1,000 from outside Mumbai stuck at Tata Memorial Hospital due to lockdown

mumbai Updated: Mar 30, 2020 21:57 IST
Rupsa Chakraborty
Rupsa Chakraborty

  More than 1,000 cancer patients who had come to Tata Memorial Hospital (TMH) for treatment, from various parts of the country, are now stranded due to the nationwide lockdown. Shelters across the city are overflowing and some patients have been reduced to living on the streets. With their immunity compromised by chemotherapy, cancer patients are vulnerable to Covid-19.

Pinky Sharma, 36, is a resident of Howrah, in West Bengal, and has been battling stomach cancer for the past four years. After oncologists in Kolkata referred him to TMH, Sharma landed in Mumbai on March 16 with his wife and two children aged 9 and 11. However, he arrived at TMH only to find chemotherapy service has been stopped on a temporary basis as all efforts are focused on treating and restricting the spread of Covid-19.

On March 24, a 21-day nationwide lockdown was announced by Prime Minister Narendra Modi, halting all inter-state travel among other things. Maharashtra had already been in partial shutdown and sealed state borders.

For patients like Sharma, the lockdown is like a death knell. “This [treatment at TMH] was my last hope to recover. Now, not only is this shattered, but I can’t even go back home with my family. According to doctors, my immunity is very low which makes me more vulnerable to Covid-19,” he said.

For many patients, finding a place to stay in Mumbai is a challenge. “We have patients from all across the country who have got stuck in the lockdown,” said Prashant G Deshmukh, chief manager of the Sant Gadge Maharaj Dharamshala Trust, which runs a shelter in Dadar which has an official capacity of 650. Most patients are from Uttar Pradesh, Bihar and West Bengal. “On a daily basis, we are getting over 60 queries from patients but now, as we are completely full, we can’t take anyone else,” said Deshmukh. At present, the trust’s shelter in Dadar is home to 700 cancer patients, along with their accompanying family members. Of these, 350 are waiting to return to their hometowns. 

State health commissioner Anup Kumar Yadav said, “For severe cancer patients, they can procure an emergency pass to travel to other states. Also, we are trying to reach the patients with food and manage their shelter.”

However, health activists said travel is not feasible for cancer patients, with flight and train services having been halted. “It would be problematic to handle any emergency situation while travelling. At least here, hospitals are attending to emergency patients,” said Anita Peter, executive director, Cancer Patients Aids Association. 

Meanwhile, lodges and dharamshalas are getting overcrowded and their management is struggling to tackle the situation. Nana Palkar Smruti Samiti is currently home to 70 cancer patients. “We aren’t letting the patients out of their rooms. We are trying to provide masks, gloves and hand sanitizers. But we have currently run out of soap and are looking for donors,” said Tukaram Mahadik, manager of the trust.
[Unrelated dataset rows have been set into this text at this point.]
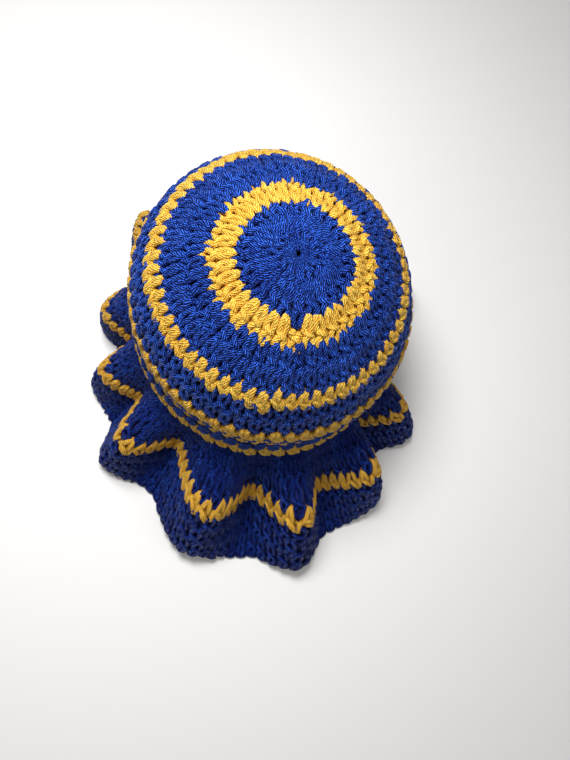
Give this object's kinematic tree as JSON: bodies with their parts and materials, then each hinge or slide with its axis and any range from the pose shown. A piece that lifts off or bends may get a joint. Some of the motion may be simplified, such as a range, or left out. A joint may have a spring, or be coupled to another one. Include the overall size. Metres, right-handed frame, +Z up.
{
  "type": "bucket hat",
  "caption": "Crocheted bucket hat with a domed crown and a deeply ruffled brim, blue yarn with golden rounds, standing on the brim's edge.",
  "frame": {"origin": "under the middle of the hat's bounding box, on the surface that it stands on", "axes": "+Z up through the crown, -Y towards the back of the hat, where the rounds are joined, +X towards the wearer's right"},
  "size_m": [0.2668, 0.3268, 0.195],
  "materials": {
    "blue_yarn": "soft twisted yarn, crocheted",
    "gold_yarn": "soft twisted yarn, crocheted"
  },
  "bodies": {
    "root": {"crown_centre": "blue_yarn", "crown_gold_ring": "gold_yarn", "crown_blue_band": "blue_yarn", "shoulder_gold_ring": "gold_yarn", "shoulder_blue_band": "blue_yarn", "side_gold_ring": "gold_yarn", "side_blue_band": "blue_yarn", "side_low_gold_ring": "gold_yarn", "side_low_blue_band": "blue_yarn", "base_gold_ring": "gold_yarn", "brim_upper_band": "blue_yarn", "brim_gold_ring": "gold_yarn", "brim_lower_band": "blue_yarn"}
  },
  "joints": []
}
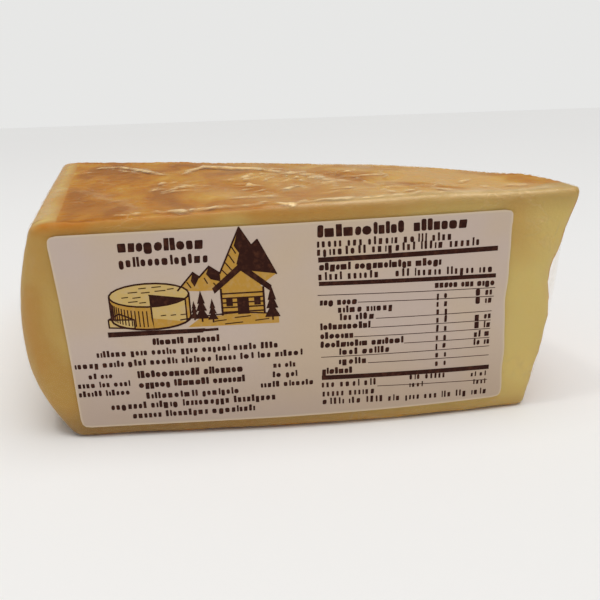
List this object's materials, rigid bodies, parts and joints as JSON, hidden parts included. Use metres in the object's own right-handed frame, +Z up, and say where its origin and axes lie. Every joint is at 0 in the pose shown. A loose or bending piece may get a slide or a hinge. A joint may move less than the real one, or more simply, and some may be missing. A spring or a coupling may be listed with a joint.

Approximately 100 people are living on the street alongside TMH and are surviving on biscuits and donated food. “These people have come from far off states and don’t even have relatives or known NGOs to contact. However, social workers are distributing food to them,” said Mahadik.

Manoj Pandey came to Mumbai on March 11 from Varanasi, in Uttar Pradesh, with his daughter Rani, who has breast cancer. She was undergoing the first cycle of chemotherapy, when TMH was forced to close down its non-emergency services as per instructions of the Union health ministry. “I had booked a patient shelter home in Byculla, but now that the treatment has been stopped, they asked us to vacate the room. Thankfully, a relative has agreed to put us up for two or three days, but I don’t know what I will do after that,” said Pandey.